2023.07.12
Tug-of-war between plant and bacterial pathogen under high humidity
Plant Immunity・ Assistant Professor ・ Shigetaka Yasuda
Atmospheric humidity has a significant impact on the colonization mode of microbes in terrestrial plants, and high humidity often favors plant diseases. The bacterial pathogen Pseudomonas syringae pv. tomato (Pst) DC3000 develops a water-soaked leaf apoplast with type III secretion effectors (T3Es), thereby promoting pathogenicity under high humidity. However, plant defense against bacterial water soaking remains elusive. We found that of 13 Arabidopsis plasma membrane aquaporin, PIP2;6 is specifically required for resistance against bacterial water soaking under high humidity. PIP2;6 dysfunction permits an effector-less Pst strain to cause water soaking and extensive proliferation. PIP2;6 phosphorylation is induced under high humidity, through the receptor-like kinase BAK1 (belongs to SERK family), and contributes to water uptake and resistance against bacterial water soaking. Conversely, Pst DC3000 employs different T3Es to inhibit the phosphorylation and intracellular trafficking of PIP2;6 for water soaking. Our findings indicate that control of water uptake, in part through phosphorylation of a host aquaporin, provides a critical step in bacterial resistance under high humidity.
Figure. Schematic diagram of PIP2;6-mediated water soaking resistance under high humidity.

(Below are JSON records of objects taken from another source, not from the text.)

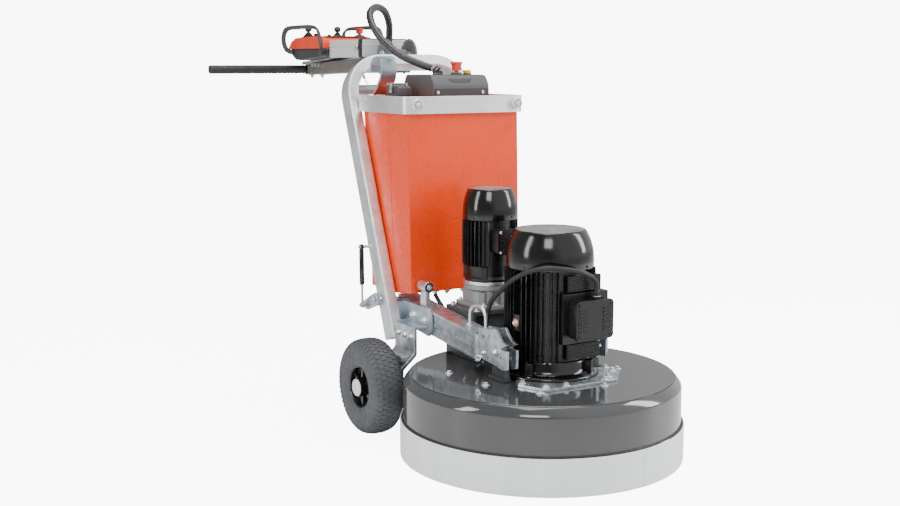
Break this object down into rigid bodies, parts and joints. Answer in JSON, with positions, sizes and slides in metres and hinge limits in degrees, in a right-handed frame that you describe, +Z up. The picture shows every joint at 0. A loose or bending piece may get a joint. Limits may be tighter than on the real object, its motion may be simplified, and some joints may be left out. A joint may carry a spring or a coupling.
{
  "type": "concrete grinder",
  "caption": "Walk-behind planetary concrete floor grinder: skirted round head with two motors, wheeled leaning frame, cabinet, and a tiller carrying a radio remote.",
  "frame": {"origin": "centre of the bounding box's bottom face, on the floor", "axes": "+Z up, -Y the front (grinding head), +Y the rear (tiller), +X the machine's right seen from behind the head"},
  "size_m": [0.866, 2.0207, 1.3581],
  "materials": {
    "zinc_steel": "bright zinc plate",
    "orange_paint": "smooth gloss paint",
    "graphite_paint": "glossy dark grey paint",
    "dark_paint": "dark grey painted alloy",
    "motor_black": "semi-gloss black paint on cast alloy",
    "carrier_alloy": "machined alloy casting",
    "black_paint": "semi-gloss black paint",
    "grey_casting": "grey painted casting",
    "machined_steel": "machined steel",
    "diamond_segment": "sintered metal segments",
    "black_rubber": "matt rubber",
    "tyre_grey": "grey foam-filled tyre",
    "rim_black": "black moulded rim",
    "dark_plastic": "fine-grained dark plastic",
    "grey_plastic": "light grey plastic",
    "orange_plastic": "glossy orange plastic",
    "red_button": "glossy red plastic",
    "yellow_button": "glossy yellow plastic",
    "skirt_pale": "pale dust skirt",
    "rail_aluminium": "satin aluminium"
  },
  "bodies": {
    "chassis": {"frame_hoop": "zinc_steel", "beam_left": "zinc_steel", "beam_right": "zinc_steel", "clevis_left": "zinc_steel", "clevis_right": "zinc_steel", "axle_bracket_left": "zinc_steel", "axle_bracket_right": "zinc_steel", "cabinet_shell": "orange_paint", "cabinet_rear_panel": "orange_paint", "inverter": "grey_plastic", "top_rail": "rail_aluminium", "console_hood": "dark_plastic", "connector_hood": "grey_casting", "conduit": "black_rubber", "motor_cable": "black_rubber", "sector_left": "grey_casting", "sector_right": "grey_casting"},
    "head": {"head_cover": "graphite_paint", "dust_skirt": "skirt_pale", "main_motor_end_shield": "motor_black", "main_motor_body": "motor_black", "main_motor_cowl": "motor_black", "main_terminal_box": "motor_black", "motor_plate": "zinc_steel", "small_motor_body": "motor_black", "small_motor_cowl": "motor_black", "gearbox": "grey_casting", "gearbox_pedestal": "dark_paint", "head_bracket_left": "zinc_steel", "head_bracket_right": "zinc_steel", "drive_belt": "black_rubber"},
    "rotor": {"main_rotor": "machined_steel"},
    "carrier": {"planet_carrier": "carrier_alloy"},
    "drive": {"drive_pulley": "machined_steel"},
    "disc_1": {"grinding_disc_1": "machined_steel", "diamond_tools_1": "diamond_segment"},
    "disc_2": {"grinding_disc_2": "machined_steel", "diamond_tools_2": "diamond_segment"},
    "disc_3": {"grinding_disc_3": "machined_steel", "diamond_tools_3": "diamond_segment"},
    "wheel_left": {"tyre_left": "tyre_grey", "rim_left": "rim_black"},
    "wheel_right": {"tyre_right": "tyre_grey", "rim_right": "rim_black"},
    "lever": {"spring_lever": "zinc_steel"},
    "spring_body": {"gas_spring_cylinder": "black_paint"},
    "spring_rod": {"gas_spring_rod": "machined_steel"},
    "estop": {"estop_button": "red_button"},
    "start": {"start_button": "yellow_button"},
    "latch": {"connector_latch": "machined_steel"},
    "tiller": {"tiller_arm": "dark_paint", "t_bar": "black_paint", "grip_left": "black_rubber", "grip_right": "black_rubber", "remote_cradle": "grey_plastic", "remote_base": "dark_plastic", "remote_cover": "orange_plastic"},
    "stick_left": {"joystick_left": "orange_plastic"},
    "stick_right": {"joystick_right": "orange_plastic"},
    "remote_stop": {"remote_estop": "red_button"}
  },
  "joints": [
    {"name": "head_pivot", "type": "hinge", "parent": "chassis", "child": "head", "pos_m": [0, -0.6102, 0.3297], "axis": [1, 0, 0], "range_deg": [-2, 1]},
    {"name": "rotor_spin", "type": "hinge", "parent": "head", "child": "rotor", "pos_m": [0.004, -0.6175, 0.3], "axis": [0, 0, 1], "continuous": true},
    {"name": "carrier_spin", "type": "hinge", "parent": "head", "child": "carrier", "pos_m": [0, -0.5855, 0.15], "axis": [0, 0, 1], "continuous": true},
    {"name": "drive_spin", "type": "hinge", "parent": "head", "child": "drive", "pos_m": [0, -0.2975, 0.3], "axis": [0, 0, 1], "continuous": true},
    {"name": "disc_1_spin", "type": "hinge", "parent": "carrier", "child": "disc_1", "pos_m": [0.2382, -0.448, 0.06], "axis": [0, 0, 1], "continuous": true},
    {"name": "disc_2_spin", "type": "hinge", "parent": "carrier", "child": "disc_2", "pos_m": [-0.2382, -0.448, 0.06], "axis": [0, 0, 1], "continuous": true},
    {"name": "disc_3_spin", "type": "hinge", "parent": "carrier", "child": "disc_3", "pos_m": [0, -0.8605, 0.06], "axis": [0, 0, 1], "continuous": true},
    {"name": "wheel_left_spin", "type": "hinge", "parent": "chassis", "child": "wheel_left", "pos_m": [-0.352, -0.1555, 0.152], "axis": [1, 0, 0], "continuous": true},
    {"name": "wheel_right_spin", "type": "hinge", "parent": "chassis", "child": "wheel_right", "pos_m": [0.352, -0.1555, 0.152], "axis": [1, 0, 0], "continuous": true},
    {"name": "lever_pivot", "type": "hinge", "parent": "chassis", "child": "lever", "pos_m": [-0.266, -0.0295, 0.4], "axis": [1, 0, 0], "range_deg": [-6, 6]},
    {"name": "spring_swing", "type": "hinge", "parent": "chassis", "child": "spring_body", "pos_m": [-0.282, 0.0395, 0.564], "axis": [1, 0, 0], "range_deg": [-0.8, 0.8]},
    {"name": "spring_stroke", "type": "slide", "parent": "spring_body", "child": "spring_rod", "axis": [0, 0.0156, 0.9999], "range_m": [-0.007, 0.007]},
    {"name": "estop_press", "type": "slide", "parent": "chassis", "child": "estop", "axis": [0, 0, -1], "range_m": [0, 0.005]},
    {"name": "start_press", "type": "slide", "parent": "chassis", "child": "start", "axis": [0, 0, -1], "range_m": [0, 0.003], "stiffness_N_per_m": 400, "springref_m": -0.0005},
    {"name": "latch_lift", "type": "hinge", "parent": "chassis", "child": "latch", "pos_m": [-0.152, 0.0145, 1.067], "axis": [1, 0, 0], "range_deg": [0, 60]},
    {"name": "tiller_tilt", "type": "hinge", "parent": "chassis", "child": "tiller", "pos_m": [0, 0.3045, 1.188], "axis": [1, 0, 0], "range_deg": [-20, 25], "deforming": ["conduit"]},
    {"name": "stick_left_tilt", "type": "hinge", "parent": "tiller", "child": "stick_left", "pos_m": [-0.062, 0.9045, 1.243], "axis": [1, 0, 0], "range_deg": [-18, 18], "stiffness_Nm_per_rad": 1},
    {"name": "stick_right_tilt", "type": "hinge", "parent": "tiller", "child": "stick_right", "pos_m": [0.062, 0.9045, 1.243], "axis": [1, 0, 0], "range_deg": [-18, 18], "stiffness_Nm_per_rad": 1},
    {"name": "remote_stop_press", "type": "slide", "parent": "tiller", "child": "remote_stop", "axis": [0, 0, -1], "range_m": [0, 0.004]}
  ],
  "couplings": [
    {"joint": "drive_spin", "follows": "carrier_spin", "ratio": 5.25},
    {"joint": "disc_1_spin", "follows": "rotor_spin", "ratio": -0.65},
    {"joint": "disc_2_spin", "follows": "rotor_spin", "ratio": -0.65},
    {"joint": "disc_3_spin", "follows": "rotor_spin", "ratio": -0.65},
    {"joint": "spring_swing", "follows": "lever_pivot", "ratio": 0.13},
    {"joint": "spring_stroke", "follows": "lever_pivot", "m_per_rad": 0.0664}
  ]
}
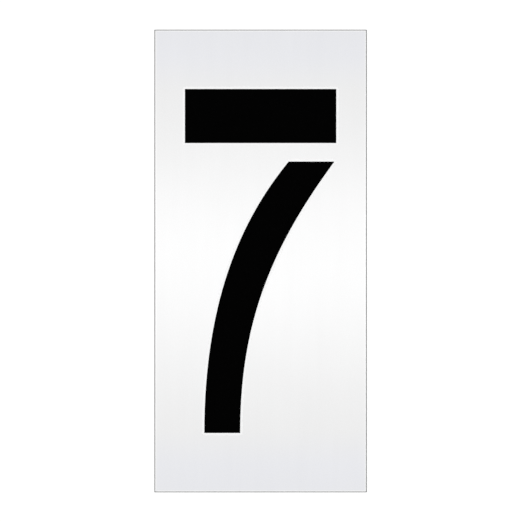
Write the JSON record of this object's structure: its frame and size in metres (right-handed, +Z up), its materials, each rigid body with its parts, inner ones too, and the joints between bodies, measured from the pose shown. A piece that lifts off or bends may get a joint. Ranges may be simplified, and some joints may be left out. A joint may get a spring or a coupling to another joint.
{
  "type": "lettering stencil",
  "caption": "Flat white plastic stencil sheet, cut through with a bar and a curved leg for marking the numeral seven, lying loose on a black backing card.",
  "frame": {"origin": "middle of the backing card's underside, which is what the object lies on", "axes": "+Z up, out of the stencil's face; +Y along the sheet's long side, towards the numeral's top; +X to the numeral's right"},
  "size_m": [0.1884, 0.4106, 0.0025],
  "materials": {
    "white_plastic": "satin",
    "black_card": "matte"
  },
  "bodies": {
    "card": {"backing_card": "black_card"},
    "stencil": {"stencil_sheet": "white_plastic"}
  },
  "joints": [
    {"name": "stencil_lift", "type": "slide", "parent": "card", "child": "stencil", "axis": [0, 0, 1], "range_m": [0, 0.08]}
  ]
}
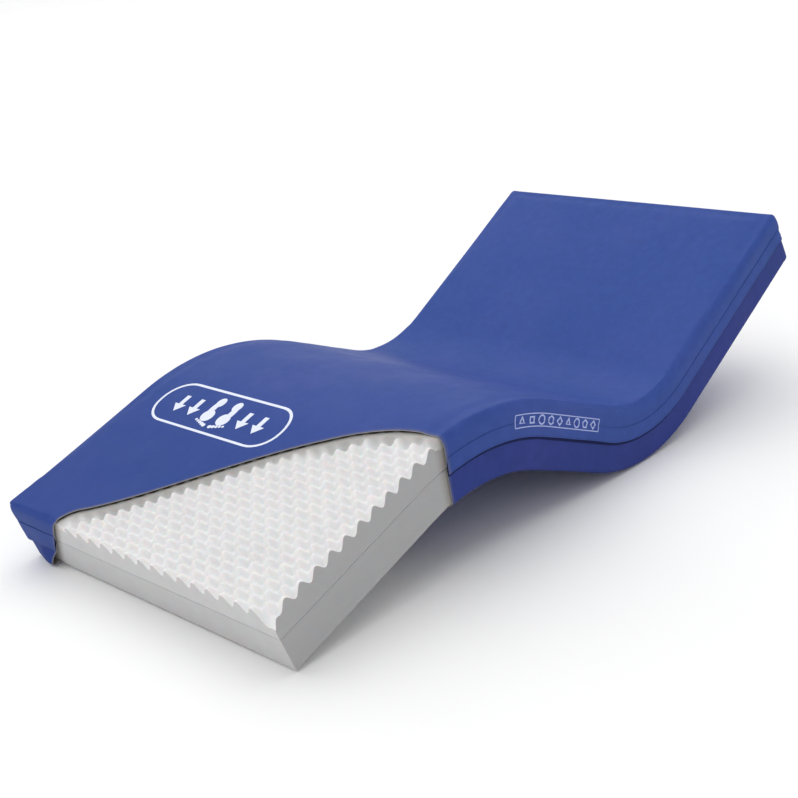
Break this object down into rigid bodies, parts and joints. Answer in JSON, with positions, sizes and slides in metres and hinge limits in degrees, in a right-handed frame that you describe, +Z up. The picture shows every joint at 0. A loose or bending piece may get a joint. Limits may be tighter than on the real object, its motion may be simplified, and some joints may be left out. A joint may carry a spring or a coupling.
{
  "type": "pressure relief mattress",
  "caption": "Foam ward mattress bent for a profiling bed, with a peaked top layer and a zipped stretch cover that is cut away at the foot corner.",
  "frame": {"origin": "on the floor under the middle of the bounding box", "axes": "+X from the foot end to the head end, +Y across the mattress, +Z up"},
  "size_m": [1.8872, 0.88, 0.4676],
  "materials": {
    "cover_top": "satin, coated stretch fabric",
    "cover_base": "satin, heavier coated fabric",
    "storm_flap": "satin, coated fabric",
    "zip": "woven tape and moulded coil",
    "foam_top": "open-cell foam, cut in peaks",
    "foam_base": "open-cell foam",
    "zip_metal": "painted die casting"
  },
  "bodies": {
    "calf": {"foam_base_calf": "foam_base", "foam_top_calf": "foam_top", "cover_base_calf": "cover_base", "cover_top_calf": "cover_top", "zip_calf": "zip", "storm_flap_calf": "storm_flap"},
    "knee_lower": {"foam_base_knee_lower": "foam_base", "foam_top_knee_lower": "foam_top", "cover_base_knee_lower": "cover_base", "cover_top_knee_lower": "cover_top", "zip_knee_lower": "zip", "storm_flap_knee_lower": "storm_flap"},
    "knee_upper": {"foam_base_knee_upper": "foam_base", "foam_top_knee_upper": "foam_top", "cover_base_knee_upper": "cover_base", "cover_top_knee_upper": "cover_top", "zip_knee_upper": "zip", "storm_flap_knee_upper": "storm_flap"},
    "thigh": {"foam_base_thigh": "foam_base", "foam_top_thigh": "foam_top", "cover_base_thigh": "cover_base", "cover_top_thigh": "cover_top", "zip_thigh": "zip", "storm_flap_thigh": "storm_flap"},
    "thigh_fold": {"foam_base_thigh_fold": "foam_base", "foam_top_thigh_fold": "foam_top", "cover_base_thigh_fold": "cover_base", "cover_top_thigh_fold": "cover_top", "zip_thigh_fold": "zip", "storm_flap_thigh_fold": "storm_flap"},
    "seat": {"foam_base_seat": "foam_base", "foam_top_seat": "foam_top", "cover_base_seat": "cover_base", "cover_top_seat": "cover_top", "zip_seat": "zip", "storm_flap_seat": "storm_flap"},
    "back_fold": {"foam_base_back_fold": "foam_base", "foam_top_back_fold": "foam_top", "cover_base_back_fold": "cover_base", "cover_top_back_fold": "cover_top", "zip_back_fold": "zip", "storm_flap_back_fold": "storm_flap"},
    "back": {"foam_base_back": "foam_base", "foam_top_back": "foam_top", "cover_base_back": "cover_base", "cover_top_back": "cover_top", "zip_back": "zip", "storm_flap_back": "storm_flap", "zip_end_stops": "zip_metal"},
    "slider": {"zip_slider": "zip_metal"},
    "pull_tab": {"zip_pull_tab": "zip_metal"}
  },
  "joints": [
    {"name": "thigh_fold", "type": "hinge", "parent": "seat", "child": "thigh_fold", "pos_m": [0.2031, 0, 0.078], "axis": [0, 1, 0], "range_deg": [-11.5, 8], "deforming": ["foam_base_thigh_fold", "foam_top_thigh_fold", "cover_base_thigh_fold", "cover_top_thigh_fold", "zip_thigh_fold", "storm_flap_thigh_fold"]},
    {"name": "thigh_fold_outer", "type": "hinge", "parent": "thigh_fold", "child": "thigh", "pos_m": [0.13068, 0, 0.09273], "axis": [0, 1, 0], "range_deg": [-11.5, 8]},
    {"name": "knee_fold", "type": "hinge", "parent": "thigh", "child": "knee_upper", "pos_m": [-0.18934, 0, 0.22857], "axis": [0, -1, 0], "range_deg": [-14.13, 8], "deforming": ["foam_base_knee_upper", "foam_top_knee_upper", "cover_base_knee_upper", "cover_top_knee_upper", "zip_knee_upper", "storm_flap_knee_upper"]},
    {"name": "knee_fold_middle", "type": "hinge", "parent": "knee_upper", "child": "knee_lower", "pos_m": [-0.32113, 0, 0.24913], "axis": [0, -1, 0], "range_deg": [-14.13, 8], "deforming": ["foam_base_knee_lower", "foam_top_knee_lower", "cover_base_knee_lower", "cover_top_knee_lower", "zip_knee_lower", "storm_flap_knee_lower"]},
    {"name": "knee_fold_outer", "type": "hinge", "parent": "knee_lower", "child": "calf", "pos_m": [-0.45395, 0, 0.23689], "axis": [0, -1, 0], "range_deg": [-14.13, 8]},
    {"name": "back_fold", "type": "hinge", "parent": "seat", "child": "back_fold", "pos_m": [0.28756, 0, 0.078], "axis": [0, -1, 0], "range_deg": [-14.75, 20], "deforming": ["foam_base_back_fold", "foam_top_back_fold", "cover_base_back_fold", "cover_top_back_fold", "zip_back_fold", "storm_flap_back_fold"]},
    {"name": "back_fold_outer", "type": "hinge", "parent": "back_fold", "child": "back", "pos_m": [0.37943, 0, 0.10219], "axis": [0, -1, 0], "range_deg": [-14.75, 20]},
    {"name": "zip_slide", "type": "slide", "parent": "back", "child": "slider", "axis": [0, -1, 0], "range_m": [0, 0.744]},
    {"name": "pull_tab_swing", "type": "hinge", "parent": "slider", "child": "pull_tab", "pos_m": [0.90731, 0.372, 0.40774], "axis": [-0.4924, 0, 0.8704], "range_deg": [0, 175]}
  ],
  "couplings": [
    {"joint": "thigh_fold_outer", "follows": "thigh_fold", "ratio": 1},
    {"joint": "knee_fold_middle", "follows": "knee_fold", "ratio": 1},
    {"joint": "knee_fold_outer", "follows": "knee_fold", "ratio": 1},
    {"joint": "back_fold_outer", "follows": "back_fold", "ratio": 1}
  ]
}
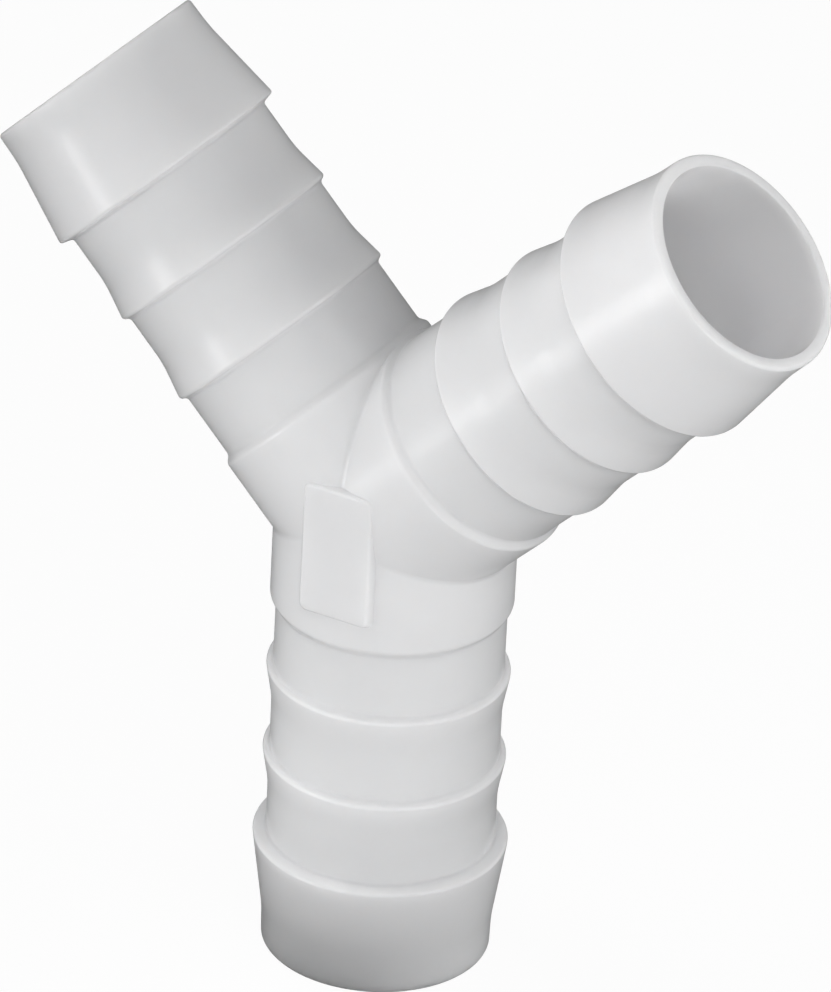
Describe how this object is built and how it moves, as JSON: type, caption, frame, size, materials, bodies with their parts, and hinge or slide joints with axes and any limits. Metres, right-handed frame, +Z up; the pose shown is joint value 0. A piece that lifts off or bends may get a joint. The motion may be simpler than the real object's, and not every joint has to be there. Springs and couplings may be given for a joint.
{
  "type": "hose y-connector",
  "caption": "Y-shaped hose connector moulded in one piece: hollow arms with sawtooth barbs meet in a hub, to join and branch flexible hose.",
  "frame": {"origin": "centre of the lower arm's end rim, on the surface that the part stands on", "axes": "+Z up along the lower arm towards the hub, +X towards the right upper arm, front face with the raised plate towards -Y"},
  "size_m": [0.0726, 0.021, 0.0783],
  "materials": {
    "natural_plastic": "satin, uncoloured and slightly translucent"
  },
  "bodies": {
    "root": {"y_connector_body": "natural_plastic"}
  },
  "joints": []
}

Upon exposure to high humidity, Arabidopsis induces PIP2;6-mediated water soaking resistance through its phosphorylation and intracellular transport via BAK1 (and other SERKs) and MIN7, respectively. Conversely, Pst DC3000 inhibits BAK1 and MIN7 pathways via T3Es to overcome PIP2;6-mediated water soaking resistance.
Shigetaka Yasuda NAIST Edge BIO, e0014. (2023).